Comment Telenet s'attaque au marché francophone

Proximus, difficile à détrôner

Sur ce segment, la concurrence est rude. Le numéro un incontesté de la fourniture de services télécoms à destination des entreprises n’est autre que Proximus. Sa part de marché se situe entre 70 % et 80 % au niveau national (chiffres IBPT, 2017). Telenet est son premier challenger avec environ 22 % de parts de marché. ” L’essentiel de notre marché est situé en Flandre, indique Martine Tempels. Mais nous sommes très actifs sur la capitale : c’est notre priorité pour le marché francophone. Nous visons 10 % de parts de marché sur Bruxelles d’ici trois ans “.
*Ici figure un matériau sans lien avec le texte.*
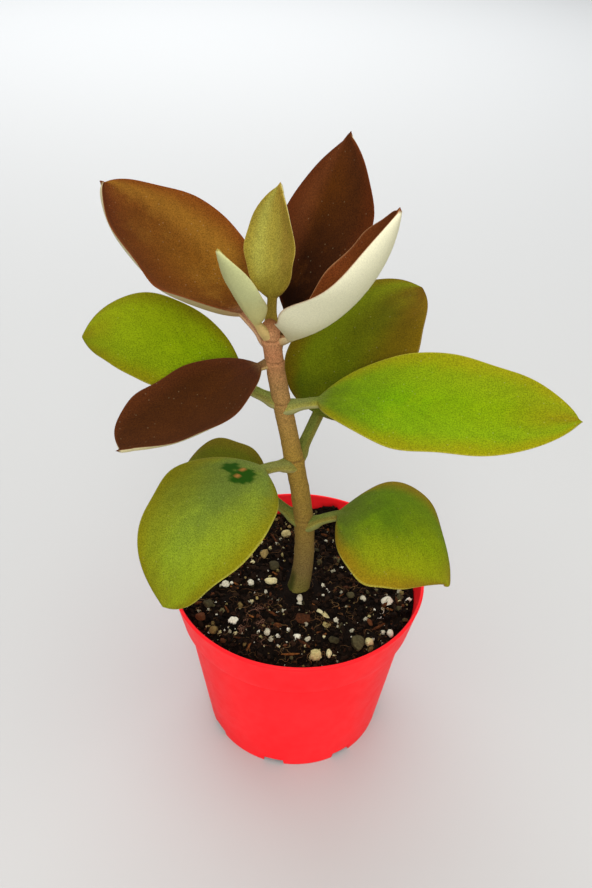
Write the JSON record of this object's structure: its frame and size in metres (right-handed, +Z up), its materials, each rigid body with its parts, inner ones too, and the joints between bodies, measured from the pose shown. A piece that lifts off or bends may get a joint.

A Bruxelles, Telenet cible plus particulièrement les petites entreprises. Les secteurs prioritaires sont l’horeca et les services, notamment les médecins, les notaires ou encore les avocats. Encore plus que sur le marché résidentiel, Telenet souffre à Bruxelles d’un déficit de notoriété : ” Les clients n’ont pas d’avis négatif ni positif sur nous. Ils ne connaissent tout simplement pas Telenet “, remarque Martine Tempels.

Pour approcher ce marché très disparate des petites entreprises et des indépendants bruxellois, Telenet a besoin de vendeurs. L’opérateur met à contribution les équipes locales de Base. Mais ce n’est pas suffisant : ” Nous avons du mal à recruter, que ce soient des profils commerciaux ou des profils IT. C’est un vrai frein pour le business, alors que le chômage des jeunes atteint des records dans certains quartiers “, regrette Martine Tempels, qui est à l’origine du projet CoderDojo, une initiative visant à éveiller les plus jeunes au numérique.

Dans son plan pour le marché francophone, Martine Tempels ne veut pas mettre la charrue avant les boeufs . ” Nous devons d’abord bien comprendre le marché bruxellois, dit-elle. Nous y bénéficions dans deux tiers des communes d’un atout majeur : le réseau fixe, qui nous permet d’attaquer le marché avec notre core product (produit de base, Ndlr), l’Internet. Ensuite, nous verrons ce que nous pouvons faire dans le sud du pays. Mais un réseau fixe est crucial pour percer en Wallonie. Un réseau mobile n’est pas suffisant. ” On y revient.